HomeArticle

OpenAI test claims GPT-5 comparable to experts

36氪的朋友们2025-09-26 09:26
OpenAI launches GDPval benchmark, GPT-5 and Claude Opus 4.1 approach expert level.

OpenAI stated that its GPT - 5 model and Claude Opus 4.1 from its competitor Anthropic "are already approaching the work quality of industry experts."

On Thursday (September 25th, local time), artificial intelligence (AI) research company OpenAI released a new benchmark test to compare the performance of its AI models with that of professionals in various industries.

This test, named GDPval, is a preliminary attempt to assess how close OpenAI's systems are to surpassing humans in economically valuable work, which is a key part of OpenAI's development of artificial general intelligence (AGI).

OpenAI said on Thursday that its GPT - 5 model and Claude Opus 4.1 from its competitor Anthropic "are already approaching the work quality of industry experts."

This doesn't mean that OpenAI's models will immediately replace human jobs. Although some CEOs predict that AI will replace humans within a few years, OpenAI admits that GDPval currently only covers a limited portion of the actual tasks in people's jobs. However, it is one of the latest ways for the company to measure AI's progress towards this milestone.

GDPval is based on the nine industries that contribute the most to the US GDP, including healthcare, finance, manufacturing, and government. The test covers 44 occupations, ranging from software engineers to nurses and journalists.

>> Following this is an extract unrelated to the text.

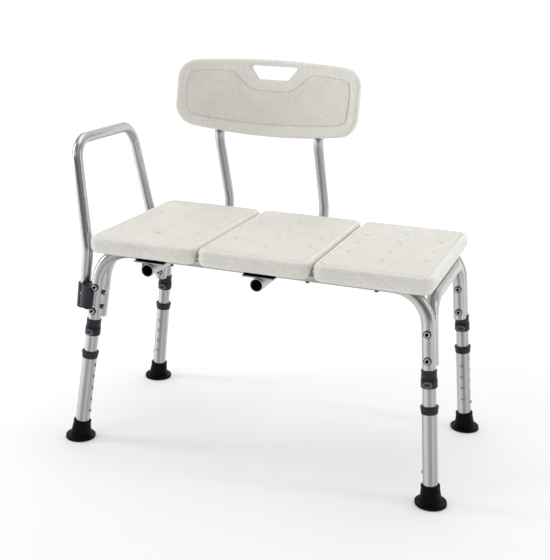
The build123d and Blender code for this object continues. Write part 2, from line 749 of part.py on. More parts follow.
BACK_WALL = 2.8
BOSS_R = POST_R + 3.5
BOSS_SEAT = BOSS_R - 1.0
SLAB_LOW, SLAB_HIGH = up_face(560), up_face(800)

with BuildPart() as back_cavity:
    add(curved_slab(BACK_WALL, BACK_THICK - 2 * BACK_WALL, SLAB_HIGH, SLAB_LOW))
    add(through(back_outline(9)), mode=Mode.INTERSECT)
    add(through(handle_slot(7)), mode=Mode.SUBTRACT)
    add(post_rods(BOSS_R, 570, 710), mode=Mode.SUBTRACT)

# rounded ribs down the back, where the posts go in
with BuildPart() as bosses:
    add(post_rods(BOSS_R, 570, POST_TIP_Z - 4, domed=True))
    add(curved_slab(12, 60, SLAB_HIGH, SLAB_LOW), mode=Mode.INTERSECT)
    add(through(back_outline(5)), mode=Mode.INTERSECT)

with BuildPart() as backrest:
    add(curved_slab(0, BACK_THICK, SLAB_HIGH, SLAB_LOW))
    add(through(back_outline(0)), mode=Mode.INTERSECT)
    fillet(backrest.edges().filter_by(lambda edge: edge.length > 1), 8)
    add(through(handle_slot(0)), mode=Mode.SUBTRACT)
    add(bosses.part)
    add(back_cavity.part, mode=Mode.SUBTRACT)
    add(post_rods(POST_R + FIT_GAP, 570, POST_TIP_Z + 1), mode=Mode.SUBTRACT)
    for x in RECEIVER_CENTRES.values():
        screw = back_screw_plane(x)
        drill(screw, SCREW_R, -20, 1 - POST_R)
        drill(screw, SCREW_HEAD_R + 0.6, -30, -BOSS_SEAT)
save(backrest.part, "backrest_panel")

back_screws = [
    pan_screw(back_screw_plane(x).offset(-BOSS_SEAT), 8) for x in RECEIVER_CENTRES.values()
]
save(Compound(children=back_screws), "backrest_screws")
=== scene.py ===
"""Looks for the bath transfer bench: moulded seat and backrest, satin tubes, dark fittings, boots."""

from math import atan, atan2, cos, pi, radians, sin, sqrt, tan

import bpy
import numpy as np
from mathutils import Matrix, Vector


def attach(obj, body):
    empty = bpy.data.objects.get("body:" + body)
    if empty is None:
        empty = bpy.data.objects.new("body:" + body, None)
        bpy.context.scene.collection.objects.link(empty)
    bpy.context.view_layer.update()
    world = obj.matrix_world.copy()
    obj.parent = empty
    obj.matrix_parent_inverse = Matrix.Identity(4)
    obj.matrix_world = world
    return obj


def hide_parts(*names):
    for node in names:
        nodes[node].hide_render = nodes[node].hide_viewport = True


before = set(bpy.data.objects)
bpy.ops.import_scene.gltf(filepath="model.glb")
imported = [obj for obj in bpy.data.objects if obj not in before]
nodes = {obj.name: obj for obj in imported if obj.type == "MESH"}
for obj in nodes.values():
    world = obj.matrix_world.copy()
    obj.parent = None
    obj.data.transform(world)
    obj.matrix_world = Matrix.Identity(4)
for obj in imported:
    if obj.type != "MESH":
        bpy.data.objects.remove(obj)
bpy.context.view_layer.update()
scene = bpy.context.scene

# ---------------------------------------------------------------- materials


class Shader:
    """A small helper that adds and links the nodes of one material."""

    def __init__(self, name):
        self.material = bpy.data.materials.new(name)
        self.material.use_nodes = True
        self.tree = self.material.node_tree
        self.surface = self.tree.nodes["Principled BSDF"]
        self.coords = self.tree.nodes.new("ShaderNodeTexCoord").outputs["Object"]

    def link(self, source, target):
        self.tree.links.new(source, target)

    def add(self, kind, **settings):
        node = self.tree.nodes.new("ShaderNode" + kind)
        for key, value in settings.items():
            setattr(node, key, value)
        return node

    def stretch(self, scale, rotation=(0, 0, 0)):
        node = self.add("Mapping")
        node.inputs["Scale"].default_value = scale
        node.inputs["Rotation"].default_value = rotation
        self.link(self.coords, node.inputs["Vector"])
        return node.outputs["Vector"]

    def noise(self, scale, detail=3.0, roughness=0.5, vector=None):
        node = self.add("TexNoise")
        node.inputs["Scale"].default_value = scale
        node.inputs["Detail"].default_value = detail
        node.inputs["Roughness"].default_value = roughness
        self.link(vector or self.coords, node.inputs["Vector"])
        return node.outputs["Fac"]

    def cells(self, scale, feature="F1", vector=None):
        node = self.add("TexVoronoi", feature=feature)
        node.inputs["Scale"].default_value = scale
        self.link(vector or self.coords, node.inputs["Vector"])
        return node.outputs["Distance"]

    def span(self, value, low, high, start=0.0, end=1.0):
        node = self.add("MapRange")
        self.link(value, node.inputs["Value"])
        for key, number in (("From Min", start), ("From Max", end), ("To Min", low), ("To Max", high)):
            node.inputs[key].default_value = number
        return node.outputs["Result"]

    def maths(self, operation, first, second):
        node = self.add("Math", operation=operation)
        for socket, value in zip(node.inputs, (first, second)):
            if isinstance(value, (int, float)):
                socket.default_value = value
            else:
                self.link(value, socket)
        return node.outputs["Value"]

    def blend(self, factor, first, second):
        """Mixes two plain colours by a varying factor."""
        node = self.add("ValToRGB")
        node.color_ramp.elements[0].color = (*first, 1)
        node.color_ramp.elements[1].color = (*second, 1)
        self.link(factor, node.inputs["Fac"])
        return node.outputs["Color"]

    def tones(self, factor, stops):
        """A colour ramp with several stops."""
        node = self.add("ValToRGB")
        ramp = node.color_ramp.elements
        while len(ramp) < len(stops):
            ramp.new(0.5)
        for element, (at, colour) in zip(ramp, stops):
            element.position = at
            element.color = (*colour, 1)
        self.link(factor, node.inputs["Fac"])
        return node.outputs["Color"]

    def bump(self, height, distance, strength=1.0, normal=None):
        node = self.add("Bump")
        node.inputs["Distance"].default_value = distance
        node.inputs["Strength"].default_value = strength
        self.link(height, node.inputs["Height"])
        if normal:
            self.link(normal, node.inputs["Normal"])
        return node.outputs["Normal"]

    def set(self, **values):
        for key, value in values.items():
            socket = self.surface.inputs[key.replace("_", " ")]
            if isinstance(value, bpy.types.NodeSocket):
                self.link(value, socket)
            else:
                socket.default_value = (*value, 1) if isinstance(value, tuple) else value
        return self.material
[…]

In the first version, GDPval - v0, OpenAI invited senior professionals to compare the reports generated by AI with the work of other professionals and select the better one.

For example, one task required investment bankers to create a competitive landscape analysis for the "last - mile delivery industry" and compare it with the report generated by AI. OpenAI then calculated the average "win rate" of the AI model against human reports across all 44 occupations.

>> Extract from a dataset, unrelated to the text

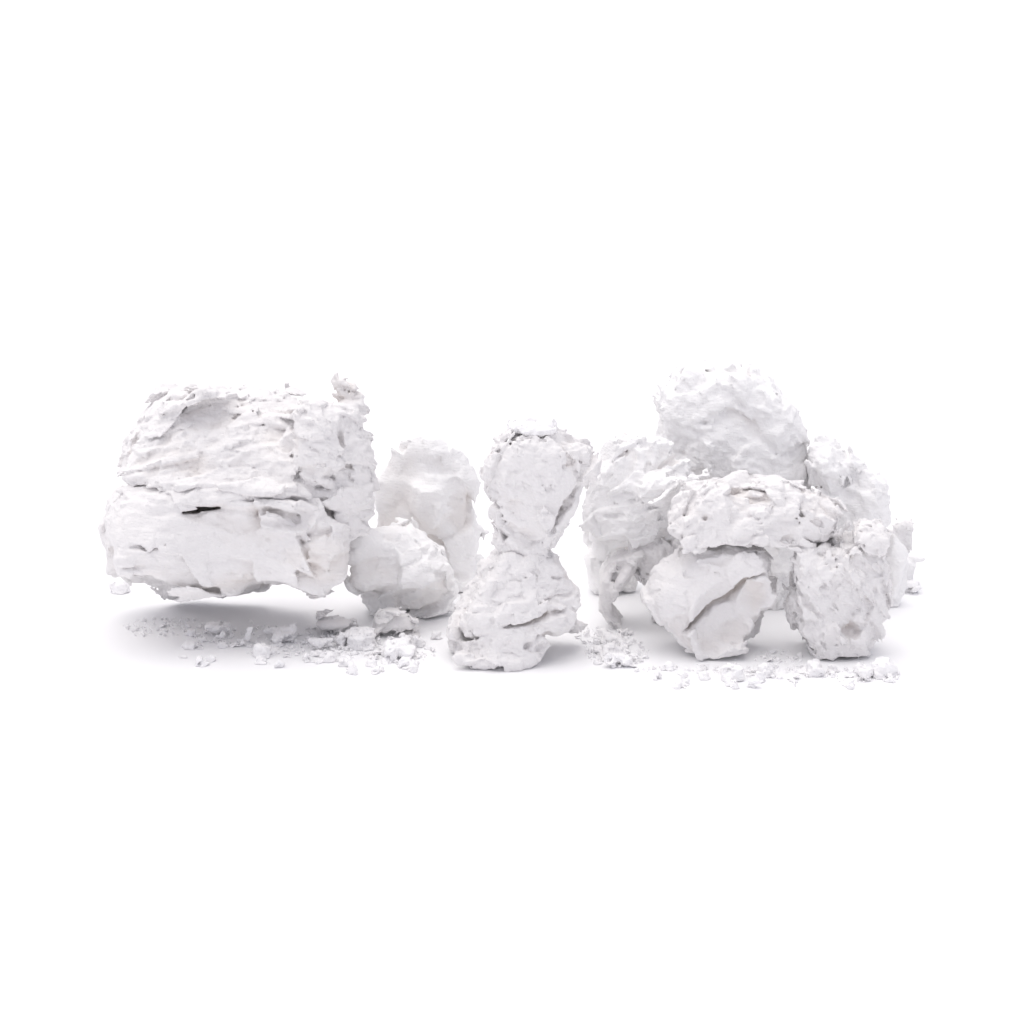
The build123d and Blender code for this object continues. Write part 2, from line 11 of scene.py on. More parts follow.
import bpy
import numpy as np
import openvdb
from mathutils import Euler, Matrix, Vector

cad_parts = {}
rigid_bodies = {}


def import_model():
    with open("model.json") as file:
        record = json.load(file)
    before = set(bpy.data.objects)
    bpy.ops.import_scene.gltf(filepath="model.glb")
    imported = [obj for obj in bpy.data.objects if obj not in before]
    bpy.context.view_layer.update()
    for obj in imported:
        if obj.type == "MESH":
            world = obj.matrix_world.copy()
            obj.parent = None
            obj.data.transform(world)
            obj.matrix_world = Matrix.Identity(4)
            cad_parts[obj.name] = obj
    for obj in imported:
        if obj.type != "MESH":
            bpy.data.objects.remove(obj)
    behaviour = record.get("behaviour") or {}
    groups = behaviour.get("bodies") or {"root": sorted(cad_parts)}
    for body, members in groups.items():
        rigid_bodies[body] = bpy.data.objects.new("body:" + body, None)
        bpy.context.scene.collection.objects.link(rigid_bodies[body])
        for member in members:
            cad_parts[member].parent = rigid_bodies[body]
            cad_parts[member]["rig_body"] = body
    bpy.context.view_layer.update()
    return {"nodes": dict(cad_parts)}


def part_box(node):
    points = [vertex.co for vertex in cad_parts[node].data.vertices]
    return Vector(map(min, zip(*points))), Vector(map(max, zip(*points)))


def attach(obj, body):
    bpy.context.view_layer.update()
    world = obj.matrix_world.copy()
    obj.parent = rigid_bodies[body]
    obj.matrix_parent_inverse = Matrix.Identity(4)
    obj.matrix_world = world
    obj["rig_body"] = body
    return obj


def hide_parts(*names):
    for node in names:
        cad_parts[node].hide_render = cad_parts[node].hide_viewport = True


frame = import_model()

MM = 0.001
COARSE = 1.0  # mm between samples of the CAD solids
PITCH_SCALE = 1.0
DEEPEST_BREAK = 4.6  # mm below a lump's surface that nothing breaks into
BREAK_ZONE = (-6.5, 2.0)  # mm from a lump's swollen surface, inside and outside, where breaks are worked out
ROOM = 4.5  # mm of empty space in the block round a lump

# ============================================================================ noise
LATTICE_SIZE = 64
LATTICE = np.random.default_rng(5).random((LATTICE_SIZE,) * 3, dtype=np.float32) * 2 - 1


def ease(t):
    """Turns a ramp from 0 to 1 into one with soft ends, and clips what lies outside it."""
    t = np.clip(t, 0, 1)
    return t * t * (3 - 2 * t)


def turned_axes(seed):
    """Three axes at a random turn, so that no two noises share the lattice's grain."""
    turn = Euler(np.random.default_rng(seed).random(3) * 2 * math.pi).to_matrix()
    return np.array(turn, np.float32)


def noise(place, size, seed):
    """Smooth noise from -1 to 1 at place (x, y, z in mm), with features of about the given size."""
    axes = turned_axes(seed)
    shift = np.random.default_rng(seed + 1000).random(3) * LATTICE_SIZE
    cells = []
    for axis, offset in zip(axes, shift):
        along = (axis[0] * place[0] + axis[1] * place[1] + axis[2] * place[2]) / np.float32(size)
        along = along + np.float32(offset)
        cell = np.floor(along)
        t = along - cell
        first = cell.astype(np.int32) & (LATTICE_SIZE - 1)
        cells.append((first, (first + 1) & (LATTICE_SIZE - 1), t * t * (3 - 2 * t)))
    (x0, x1, u), (y0, y1, v), (z0, z1, w) = cells

    def along_z(i, j):
        low = LATTICE[i, j, z0]
        return low + (LATTICE[i, j, z1] - low) * w

    near = along_z(x0, y0)
    near = near + (along_z(x0, y1) - near) * v
    far = along_z(x1, y0)
    far = far + (along_z(x1, y1) - far) * v
    return near + (far - near) * u


# Every cell of space has seven random facts: three for where its middle is, three for its slant, one for its
# height.
CELL_COUNT = 32
CELLS = np.random.default_rng(6).random((CELL_COUNT,) * 3 + (7,), dtype=np.float32) - 0.5


def shards(place, size, seed, flat=1.0):
    """Flat facets at random slants, each filling its own cell of space, from about -1 to 1.

    Cells are about size mm across, and flat times that along the third axis.
    """
    turn = turned_axes(seed) if flat == 1.0 else np.eye(3, dtype=np.float32)
    shift = np.random.default_rng(seed + 2000).random(3) * CELL_COUNT
    last = CELL_COUNT - 1
    along, first = [], []
    place = [p + 0.22 * size * noise(place, size * 0.7, seed + 3 * n) for n, p in enumerate(place)]
    for axis, offset, reach in zip(turn, shift, (size, size, size * flat)):
        line = (axis[0] * place[0] + axis[1] * place[1] + axis[2] * place[2]) / np.float32(reach)
        along.append(line + np.float32(offset))
        first.append(np.floor(along[-1] - 0.5).astype(np.int32))
    nearest = np.full(along[0].shape, 9, np.float32)
    value = np.zeros_like(nearest)
    for corner in range(8):
        cell = [f + (corner >> n & 1) for n, f in enumerate(first)]
        facts = CELLS[cell[0] & last, cell[1] & last, cell[2] & last]
        apart = [along[n] - cell[n] - 0.5 - 0.7 * facts[..., n] for n in range(3)]
        reach = apart[0] ** 2 + apart[1] ** 2 + apart[2] ** 2
        slope = apart[0] * facts[..., 3] + apart[1] * facts[..., 4] + apart[2] * facts[..., 5]
        value = np.where(reach < nearest, 1.5 * facts[..., 6] + 1.6 * slope, value)
        nearest = np.minimum(reach, nearest)
    return value


# ============================================================================ blocks of space
def resampled(values, start, step, wanted):
    """Values on a regular axis 0, read between samples at the wanted places."""
    at = np.clip((wanted - start) / step, 0, len(values) - 1.001)
    low = at.astype(np.int32)
    t = (at - low).astype(np.float32).reshape(-1, 1, 1)
    return values[low] * (1 - t) + values[low + 1] * t


def read_solid(node):
    """The corners, in mm, and triangles of one CAD solid."""
    mesh = frame["nodes"][node].data
    mesh.calc_loop_triangles()
    corners = np.empty(len(mesh.vertices) * 3, np.float32)
    mesh.vertices.foreach_get("co", corners)
    triangles = np.empty(len(mesh.loop_triangles) * 3, np.int32)
    mesh.loop_triangles.foreach_get("vertices", triangles)
    return corners.reshape(-1, 3) / np.float32(MM), triangles.reshape(-1, 3).astype(np.uint32)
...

The results showed that GPT - 5 - high (the high - computing - power version of GPT - 5) was rated as better than or equal to industry experts in 40.6% of the cases.

Anthropic's Claude Opus 4.1 model was rated as not inferior to industry experts in 49% of the tasks, outperforming OpenAI's model.

OpenAI explained that the reason Claude scored higher is partly because it tends to generate more aesthetically pleasing charts rather than having purely superior performance.

It should be noted that the work of most occupations involves much more than just submitting research reports, which is all that GDPval - v0 tests. OpenAI acknowledges this and plans to develop more comprehensive tests in the future, covering more industries and interactive work processes.

Nevertheless, OpenAI still believes that the progress of GDPval is of great significance.

Aaron Chatterji, the chief economist at OpenAI, said in an interview that the test results of GDPval indicate that people in these positions can use AI models to save time and focus on more meaningful work.

"As the models have become quite good at certain things, as their capabilities improve, people can increasingly delegate some work to the models and do potentially more valuable things," Chatterji said.

Tejal Patwardhan, the head of evaluation at OpenAI, said that she is encouraged by the progress rate of GDPval.

Patwardhan pointed out that the GPT - 4o model, released about 15 months ago, only scored 13.7% (winning or tying with humans), while the performance of GPT - 5 has almost tripled. She expects this trend to continue.

This article is from the WeChat official account "Science and Technology Innovation Board Daily." Author: Xia Junxiong. Republished by 36Kr with authorization.